Um dia Sandra estava experimentando um vestido no
ateliê de um famoso costureiro.
Estava um pouco nervosa. Aquele poodle do estilista
não parava de latir...
Seu belo rosto se contorcia de desgosto.
Era modelo. Muito bonita, igual a outras. E desconhecida, igual à
maioria.
Mas seu destino estava para mudar.
Enquanto o estilista cortava o vestido no corpo de
Sandra, com uma tesoura grande e amolada...
De repente, Sandra deu um grito!
Levantou a mão, estava sangrando. E faltava o dedo do
meio. Fora decepado pela tesoura!
Procuraram o dedo, afoitos. Estava na boca daquele
maldito poodle.
Correram atrás dele, mas ele foi mais rápido: pulou
pela janela, e fugiu rua afora!
Sandra foi para o hospital. Já o cachorrinho, só
acharam no dia seguinte. Estava com a boca cheia de terra e olhar satisfeito.
Com certeza enterrara o dedo, como se fosse um mero ossinho. O dedo estava
definitivamente perdido.
O estilista deu a carreira de Sandra por encerrada. E
não a queria mais no desfile. Sandra ficou apavorada.
Mas o desespero é o pai das melhores ideias.
Sandra sussurrou algo para o estilista, enquanto
mostrava o toco do dedo com um curativo.
O estilista pensou um pouco, e meneou com a cabeça com
um “sim”.
No dia do desfile, Sandra não apareceu entre as
modelos. Estava reservada para o grande final.
E quando entrou, fez uma careta mostrando a língua. Botou
uma mão na cintura, e fez um gesto obsceno com a outra. Mostrando o dedo do
meio decepado...
Muitas fotos, o que era aquilo? Ela cortara o dedo
para o desfile?
No dia seguinte, nos jornais e nas fofocas em geral, a
grande dúvida – arte, exibicionismo, atitude ou loucura? Da modelo que cortara
um dedo, antes de entrar na passarela...
Fizera aquilo para passar uma mensagem sobre a nova
coleção?
O estilista apressou-se em dizer que não. Fora ideia
dela. E ele não tinha nada a ver com isso.
Mas aquela modelo, até então desconhecida, foi chamada
para dar entrevista na TV. Todos queriam saber: o que é que se passava? Ela
queria aparecer, ou era autoflagelação?
E Sandra explicou, tristemente, que sofrera um
acidente. E por isso queriam que não desfilasse mais... Mas ela era forte,
aquilo não seria um obstáculo. Afinal, nos dias de hoje, o importante era ter...
atitude.
E corajosa, fez o mesmo gesto obsceno com as mãos,
apontando para a câmera. Fazia aquela careta de pouco caso, que as modelos
sabem fazer. No meio da mão, o dedo cortado pela metade.

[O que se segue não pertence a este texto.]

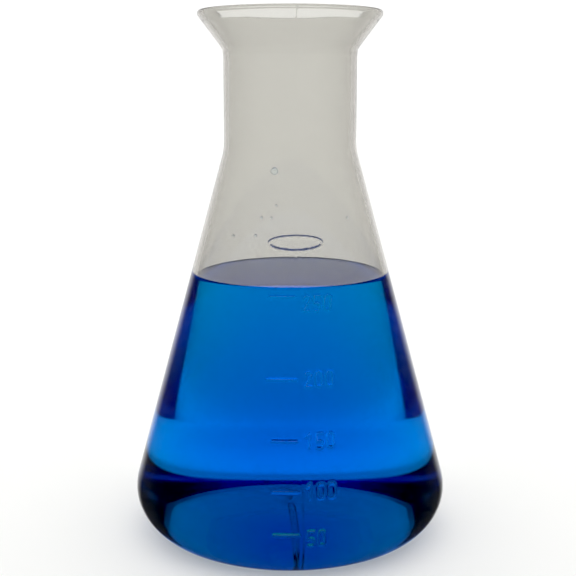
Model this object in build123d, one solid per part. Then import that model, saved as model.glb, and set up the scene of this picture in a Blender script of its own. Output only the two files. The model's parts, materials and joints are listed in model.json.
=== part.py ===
from build123d import *
from math import asin, atan2, cos, pi, radians, sin, sqrt, tan
import os

# Conical flask for 250 ml, blow-moulded in clear plastic, standing part filled with a solution.
# Millimetres. The origin is the middle of the surface it stands on, +Z goes up through the mouth,
# and the graduations face -Y.

# Shell, outside sizes. The cone takes the height that the neck and the flare leave.
height = 140.0
body_diameter = 85.0
heel_radius = 12.5
neck_diameter = 35.0
neck_length = 25.5
shoulder_radius = 14.0
flare_height = 10.0
flare_radius = 2.4
mouth_diameter = 48.2
lip_height = 1.3
lip_rounding = 0.6
wall = 1.5

# Base: a narrow ring to stand on, with the middle pushed up into a shallow dome.
standing_ring_width = 2.2
standing_ring_rounding = 3.0
dome_rise = 7.0
# The mould nips the plastic shut along a straight ridge under the base, turned a little from the front.
nip_length = 40.0
nip_thickness = 1.0
nip_height = 0.6
nip_angle = 4.0

# Graduations, raised from the same moulding.
top_line_height = 69.5
line_thickness = 0.6
lines_right = 1.4
lines_lean = 0.018
raised_by = 0.35
numeral_gap = 1.6
digit_height = 4.0
digit_width = 2.1
digit_pitch = 2.6
digit_stroke = 0.5
# Each row is the label, the length of its line and how far its numeral sits below the line.
graduations = [
    ("50", 6.8, 0.9),
    ("100", 6.8, 0.0),
    ("150", 6.8, 0.0),
    ("200", 7.8, 0.0),
    ("250", 6.8, 1.6),
]

# Plain oval outline above the graduations.
oval_above_top_line = 12.7
oval_right = 1.3
oval_width = 13.6
oval_height = 4.0

# Contents.
solution_above_top_line = 1.7
# Each drop is its angle from the front, its height above the solution and its diameter.
drops = [
    (-13, 28.4, 1.9),
    (-10, 20.0, 0.7),
    (-20, 16.9, 0.8),
    (-13, 17.0, 0.7),
    (-40, 12.0, 0.8),
    (-23, 12.5, 0.8),
    (43, 16.4, 0.8),
]

neck_top = height - flare_height
neck_bottom = neck_top - neck_length
solution_level = top_line_height + solution_above_top_line
room_above = height


def cone_angle():
    """Angle between the cone's side and the axis: tangent to the heel, through the neck's foot."""
    across = body_diameter / 2 - heel_radius - neck_diameter / 2
    up = neck_bottom - heel_radius
    return atan2(across, up) + asin(heel_radius / sqrt(across**2 + up**2))


def corner(radius, level, before, after, growth):
    """A corner of the outline when the two sides that meet there move outwards by growth.

    before and after are the angles of the sides' outward normals above the horizontal.
    """
    normal_before = Vector(cos(before), sin(before))
    normal_after = Vector(cos(after), sin(after))
    step = growth / (1 + normal_before.dot(normal_after))
    return Vector(radius, level) + (normal_before + normal_after) * step


def half_outline(growth, top):
    """Half of the flask's filled-in outline up to top, with every side moved outwards by growth."""
    side = cone_angle()
    foot_radius = neck_diameter / 2 + neck_bottom * tan(side)
    flare_rise = flare_height - lip_height
    flare = -atan2(mouth_diameter / 2 - neck_diameter / 2, flare_rise)
    below = -pi / 2

    # The dome and the ring's rounding are two circles that touch, about centres that never move.
    ring_radius = body_diameter / 2 - heel_radius - standing_ring_width
    dome_radius = (ring_radius**2 + dome_rise**2) / (2 * dome_rise) - standing_ring_rounding
    dome_centre = Vector(0, dome_rise - dome_radius)
    to_rounding = (Vector(ring_radius, standing_ring_rounding) - dome_centre).normalized()
    dome_foot = dome_centre + to_rounding * (dome_radius - growth)

    foot = corner(foot_radius, 0, below, side, growth)
    shoulder = corner(neck_diameter / 2, neck_bottom, side, 0, growth)
    throat = corner(neck_diameter / 2, neck_top, 0, flare, growth)
    brim = corner(mouth_diameter / 2, height - lip_height, flare, 0, growth)

    dome = TangentArc((0, dome_rise - growth), dome_foot, tangent=(1, 0))
    rounding = TangentArc(dome_foot, (ring_radius, -growth), tangent=dome % 1)
    side_line = FilletPolyline(
        (ring_radius, -growth),
        foot,
        shoulder,
        throat,
        brim,
        (brim.X, top),
        radius=[heel_radius + growth, shoulder_radius - growth, flare_radius - growth, 0],
    )
    closing = Polyline((brim.X, top), (0, top), (0, dome_rise - growth))
    return make_face(Plane.XZ * (dome + rounding + side_line + closing))


def turned(growth, top):
    return revolve(half_outline(growth, top), Axis.Z)


def filled(cavity, level):
    """What fills the cavity up to a level."""
    block = Box(body_diameter, body_diameter, level, align=(Align.CENTER, Align.CENTER, Align.MIN))
    return cavity & block


def level_for(cavity, volume):
    """The level at which the cavity holds a volume, by halving the span it must lie in."""
    low, high = 0.0, top_line_height
    while high - low > 0.01:
        middle = (low + high) / 2
        if filled(cavity, middle).volume < volume:
            low = middle
        else:
            high = middle
    return (low + high) / 2


def digit(character):
    """One numeral, drawn as a stroke of even width, centred on its own middle."""
    side = (digit_width - digit_stroke) / 2
    top = (digit_height - digit_stroke) / 2
    if character == "0":
        hole_height = digit_height - 2 * digit_stroke
        hole_width = digit_width - 2 * digit_stroke
        return SlotOverall(digit_height, digit_width, 90) - SlotOverall(hole_height, hole_width, 90)
    if character == "1":
        stroke = Polyline((-side, top - side), (0, top), (0, -top))
    elif character == "2":
        hook = ThreePointArc((-side, top - side), (0, top), (side, top - side))
        stroke = hook + Polyline((side, top - side), (-side, -top), (side, -top))
    else:
        bowl = ThreePointArc((-side, side - top + side), (side, side - top), (-side, -top))
        stroke = Polyline((side, top), (-side, top), (-side, 2 * side - top)) + bowl
    return trace(stroke, digit_stroke)


def numeral(label):
    """The digits of a label in a row, from x = 0 to the right."""
    row = Sketch()
    for place, character in enumerate(label):
        row += Pos(digit_width / 2 + place * digit_pitch, 0) * digit(character)
    return row


def markings(cavity):
    """Lines, numerals and oval as flat outlines, seen from the front."""
    full = filled(cavity, top_line_height).volume
    flat = Sketch()
    for step, (label, length, drop) in enumerate(graduations, start=1):
        level = level_for(cavity, full * step / len(graduations))
        right = lines_right + (top_line_height - level) * lines_lean
        print(f"{label} ml line at {level:.2f} mm")
        flat += Pos(right - length / 2, level) * Rectangle(length, line_thickness)
        flat += Pos(right + numeral_gap, level - drop) * numeral(label)
    oval = Ellipse(oval_width / 2, oval_height / 2)
    oval -= Ellipse(oval_width / 2 - digit_stroke, oval_height / 2 - digit_stroke)
    return flat + Pos(oval_right, top_line_height + oval_above_top_line) * oval


def relief(stamp, amount):
    """What a stamp raises from the outside of the wall, rooted halfway through it."""
    return (stamp & turned(amount, height)) - turned(-wall / 2, height + room_above)


def shell(cavity):
    """The one moulding: wall, domed base, rounded lip, markings and the nipped ridge."""
    section = half_outline(0, height) - half_outline(-wall, height + room_above)
    lip = section.vertices().group_by(Axis.Z)[-1]
    body = revolve(fillet(lip, lip_rounding), Axis.Z)
    marks = extrude(Plane.XZ * markings(cavity), amount=body_diameter)
    nip = Rot(0, 0, nip_angle) * Box(nip_thickness, nip_length, 2 * dome_rise + wall)
    return body + relief(marks, raised_by) + relief(nip, nip_height)


def wall_drops(cavity):
    """Drops of solution that cling to the inside of the wall."""
    clinging = []
    for angle, above, diameter in drops:
        level = solution_level + above
        reach = sqrt(cavity.intersect(Plane.XY.offset(level)).faces()[0].area / pi)
        turn = radians(angle)
        place = Pos(reach * sin(turn), -reach * cos(turn), level)
        pole_to_wall = Rot(0, 0, angle) * Rot(90, 0, 0)
        clinging.append((place * pole_to_wall * Sphere(diameter / 2)) & cavity)
    return Compound(children=[piece.solid() for piece in clinging])


cavity = turned(-wall, height + room_above)
nodes = {
    "flask": shell(cavity),
    "solution": filled(cavity, solution_level),
    "wall_drops": wall_drops(cavity),
}

os.makedirs("parts", exist_ok=True)
for name, shape in nodes.items():
    export_step(shape, f"parts/{name}.step")
    print(f"{name}: {shape.volume / 1000:.2f} ml, {len(shape.solids())} solids")
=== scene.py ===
# %% [markdown]
# # A 250 ml conical flask of clear plastic, with a blue solution in it
#
# The CAD model is the fixed frame: it says how big the flask is and where everything sits. This
# lesson dresses it. Clear things are the hardest to fake, because the eye reads them only by how
# they bend what is behind them, so every wall here is a real closed wall with two sides.

# %% load the frame
import json
import math

import bpy
import numpy as np
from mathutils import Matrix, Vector


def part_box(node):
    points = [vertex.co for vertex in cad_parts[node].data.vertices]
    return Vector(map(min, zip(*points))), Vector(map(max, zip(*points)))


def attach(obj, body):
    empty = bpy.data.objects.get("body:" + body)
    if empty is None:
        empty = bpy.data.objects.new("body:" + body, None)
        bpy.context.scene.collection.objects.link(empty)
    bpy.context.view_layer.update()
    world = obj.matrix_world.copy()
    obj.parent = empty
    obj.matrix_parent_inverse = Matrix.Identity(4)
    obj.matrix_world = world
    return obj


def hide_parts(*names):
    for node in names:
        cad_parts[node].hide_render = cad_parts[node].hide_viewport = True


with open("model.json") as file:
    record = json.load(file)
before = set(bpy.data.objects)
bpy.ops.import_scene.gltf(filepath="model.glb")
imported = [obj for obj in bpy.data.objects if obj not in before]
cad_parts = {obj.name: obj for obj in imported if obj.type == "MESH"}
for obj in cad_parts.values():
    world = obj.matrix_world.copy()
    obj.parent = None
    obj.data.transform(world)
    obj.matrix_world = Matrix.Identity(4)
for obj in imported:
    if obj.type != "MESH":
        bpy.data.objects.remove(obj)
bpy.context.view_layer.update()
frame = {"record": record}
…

Sucesso tremendo. Todos se comoveram com a história de
superação.
E convites surgiram. Para a Ilha de Caras. Para festas
com cachê pago – somente uma horinha de presença, e nada mais. Para representar
linhas de joias, maquiagens, grifes e afins.
Por fim, Sandra resolveu se casar. Tudo muito
romântico. E bem caro. Casou-se patrocinada por uma marca de perfumes.
Em vez de alianças, seu noivo resolveu cortar um dedo,
como mostra de carinho.
Muitas fotos. E polêmica. Alguns ficaram contra,
outros a favor. E ainda alguns outros exageraram, para demonstrar a Sandra o
seu amor.
Tatuagens, piercings... por que não cortar um dedo?
E isso virou moda.
Na TV, os psicólogos alertavam: nada de fazer em casa.
Nos tatoos, agora nisso também especializados, instrumentos esterilizados. E
para os pais, o aviso. O importante era o diálogo.
Mas alguns começaram a exagerar, virou uma obsessão.
Muitos cortavam mais de um dedo nas mãos. Outros, até os dedos dos pés
cortavam.
Surgiram clínicas especiais para esses casos. Na hora
do almoço, colheres de plástico. Instrumentos cortantes ali eram proibidos. Se
bem que até quebrando as colheres, e afiando a ponta, eles e elas tentavam
outro dedo cortar...
Mas tudo isso, depois de meses, começou a cair no
esquecimento... E o nome de Sandra passou a ser só uma lembrança, uma modinha
bem estranha, para nunca mais voltar.
Mas Sandra, percebendo o movimento, preparou o seu
retorno.
E em um desfile em homenagem a Van Gogh, com os
vestidos todos cheios de girassóis, surgiu Sandra no final.
Ela virou um dos lados do rosto para as câmeras. Uma surpresa.
Como Van Gogh, Sandra cortara uma das orelhas.
E a plateia aplaudiu, em celebração. Era a glória.